Marijuana bill goes back to House

The federal government will no longer prosecute individuals who use small amounts of marijuana to alleviate pain or to improve their appetite, regardless of state law, New Hampshire U.S. attorney John Kacavas said in a statement on Tuesday. Kacavas’ announcement comes as a bill to legalize the medical use of marijuana in New Hampshire is back in the state house following a veto by Gov. John Lynch, D-N.H. State representatives from both parties said that Kacavas’ announcement will have little effect on whether the bill eventually becomes law.

“Federal resources are better reserved for larger scale drug dealers and consumers of drugs,” Kacavas said in his statement.

Federal law still declares any use of marijuana illegal, Kacavas said, but it will be up to each state to decide whether to prosecute medical users.

New Hampshire’s marijuana bill originally passed in the state’s House of Representatives in June, but was vetoed by Lynch last Friday. The bill called for the establishment of three “compassion centers” to dispense two ounces of marijuana every 10 days to severely ill patients whose doctors approve use of the drug.

“Governor Lynch has a number of concerns, including the many inconsistencies and structural problems in the bill,” Colin Manning, Lynch’s press secretary, said in an interview with The Dartmouth. “While he remains open to tightly controlled medical marijuana, the bill would greatly complicate efforts to prevent unauthorized use.”

Another vote on the state bill is scheduled for Oct. 28. Although the outcome of any attempted override will depend on which representatives show up for the vote, it is possible that the House will attain the needed two-thirds majority, the Associated Press reported on Wednesday.

“It’s going to be a very close race,” Rep. David Hess, R-Merrimack, told The Dartmouth. “It depends on how many show up and how many people vote.”

If the state House successfully overrides Lynch’s veto, New Hampshire would become the 14th state to legalize marijuana for use by severely ill patients.

Kacavas’ statement will likely not have much of an effect on how state representatives vote, according to Rep. Thomas Donovan, D-Sullivan.

“People have already made up their minds,” Donovan, a co-sponsor of the bill, said.

Donovan said the bill’s writers intentionally made it as strict as possible in an effort to assuage concerns.
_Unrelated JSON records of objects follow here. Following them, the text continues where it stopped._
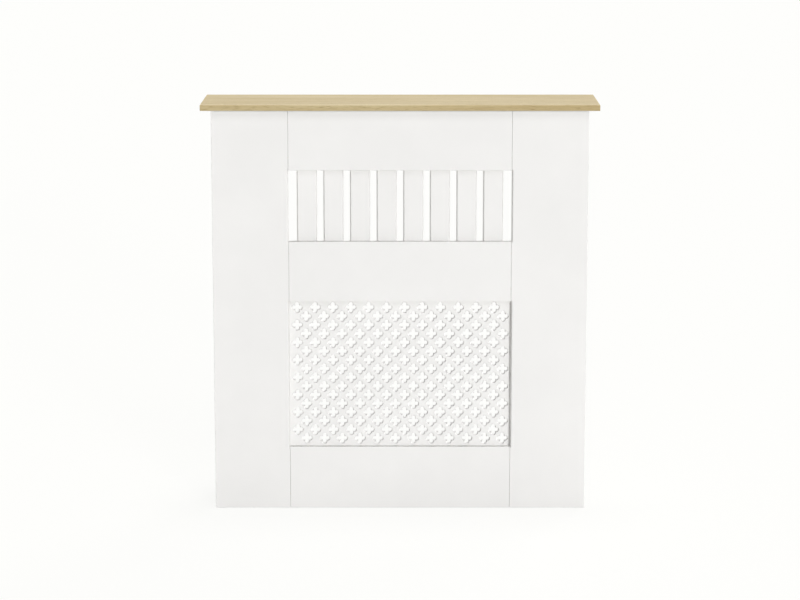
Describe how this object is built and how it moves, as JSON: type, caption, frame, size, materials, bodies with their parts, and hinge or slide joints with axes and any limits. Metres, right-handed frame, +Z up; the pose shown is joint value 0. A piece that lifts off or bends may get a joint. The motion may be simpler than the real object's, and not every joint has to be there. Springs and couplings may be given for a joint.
{
  "type": "radiator cover cabinet",
  "caption": "Free-standing radiator cover with a slatted vent above a pierced four-lobed grille, wide side stiles and an oak-look shelf top, open at the back and below.",
  "frame": {"origin": "on the floor, below the middle of the top panel's outline", "axes": "+X to the right along the front as seen from the room, +Y from the front to the wall, +Z up"},
  "size_m": [0.78, 0.19, 0.815],
  "materials": {
    "painted_mdf": "white satin paint on MDF",
    "oak_foil_board": "pale oak-grain foil, satin, on MDF",
    "zinc_casting": "bare die-cast zinc alloy",
    "plated_steel": "bright zinc-plated steel",
    "beech": "fluted beech, unfinished"
  },
  "bodies": {
    "root": {"top_panel": "oak_foil_board", "left_side_panel": "painted_mdf", "right_side_panel": "painted_mdf", "left_stile": "painted_mdf", "right_stile": "painted_mdf", "top_rail": "painted_mdf", "middle_rail": "painted_mdf", "bottom_rail": "painted_mdf", "slat_1": "painted_mdf", "slat_2": "painted_mdf", "slat_3": "painted_mdf", "slat_4": "painted_mdf", "slat_5": "painted_mdf", "slat_6": "painted_mdf", "slat_7": "painted_mdf", "slat_8": "painted_mdf", "grille_panel": "painted_mdf", "rear_stretcher": "painted_mdf", "cam_locks": "zinc_casting", "cam_bolts": "plated_steel", "wood_dowels": "beech", "left_wall_bracket": "plated_steel", "right_wall_bracket": "plated_steel", "bracket_screws": "plated_steel"}
  },
  "joints": []
}
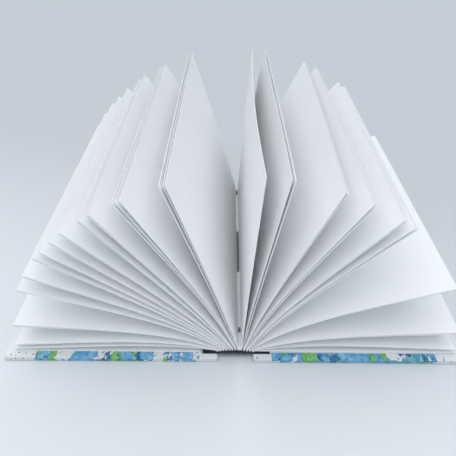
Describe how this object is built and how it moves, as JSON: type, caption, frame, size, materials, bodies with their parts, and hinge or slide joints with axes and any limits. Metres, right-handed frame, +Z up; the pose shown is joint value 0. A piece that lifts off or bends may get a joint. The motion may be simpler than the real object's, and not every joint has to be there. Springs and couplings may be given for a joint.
{
  "type": "open book",
  "caption": "Hardback notebook lying open face up, its thick blank pages fanned upright between two flat paper-covered boards joined by a cloth spine strip.",
  "frame": {"origin": "on the surface that the covers lie on, midway between the two boards and halfway up the pages", "axes": "+X to the right across the spread, +Y from the tail of the pages to their head, +Z up out of the gutter"},
  "size_m": [0.2308, 0.156, 0.1064],
  "materials": {
    "page_paper": "matt uncoated, faintly blue white",
    "thread": "waxed green linen thread",
    "book_cloth": "fine plain weave, navy",
    "grey_board": "grey board, raw",
    "cover_paper": "satin printed sheet, white with loose blue and green washes",
    "end_paper": "matt uncoated, faintly blue white"
  },
  "bodies": {
    "text_block": {"pages": "page_paper", "sewing_thread": "thread", "spine_cloth": "book_cloth"},
    "left_cover": {"left_board": "grey_board", "left_cover_paper": "cover_paper", "left_pastedown": "end_paper"},
    "right_cover": {"right_board": "grey_board", "right_cover_paper": "cover_paper", "right_pastedown": "end_paper"}
  },
  "joints": [
    {"name": "left_cover_hinge", "type": "hinge", "parent": "text_block", "child": "left_cover", "pos_m": [-0.009, 0, 0.0026], "axis": [0, -1, 0], "range_deg": [0, 90]},
    {"name": "right_cover_hinge", "type": "hinge", "parent": "text_block", "child": "right_cover", "pos_m": [0.009, 0, 0.0026], "axis": [0, 1, 0], "range_deg": [0, 90]}
  ]
}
Details on how the state would regulate the compassion centers and how each center would operate are still up for discussion, he said.

“You would have to get into day-to-day nuances of how to run the program, and I believe that degree of specificity has not been brought up yet,” Donovan said.

Hess cited other states’ failed attempts to implement similar “compassion centers” as a reason to not pass the bill in New Hampshire.

“California is the most notorious, and the legalization has become grossly misused,” Hess said in an interview with The Dartmouth.

Donovan, however, argued that New Hampshire’s bill calls for tighter control over the distribution process than any other program in the nation.

Hess maintained that there are a very limited number of medical conditions that justify use of marijuana as a treatment, adding that, even in those cases, there is still serious debate in the medical community about the merit of prescribing the drug.

Hess also said he was concerned about how law enforcement would operate if the bill passed in New Hampshire. Because federal law still declares any usage of marijuana illegal, Hess said, passing the bill would create a discrepancy between federal and state law.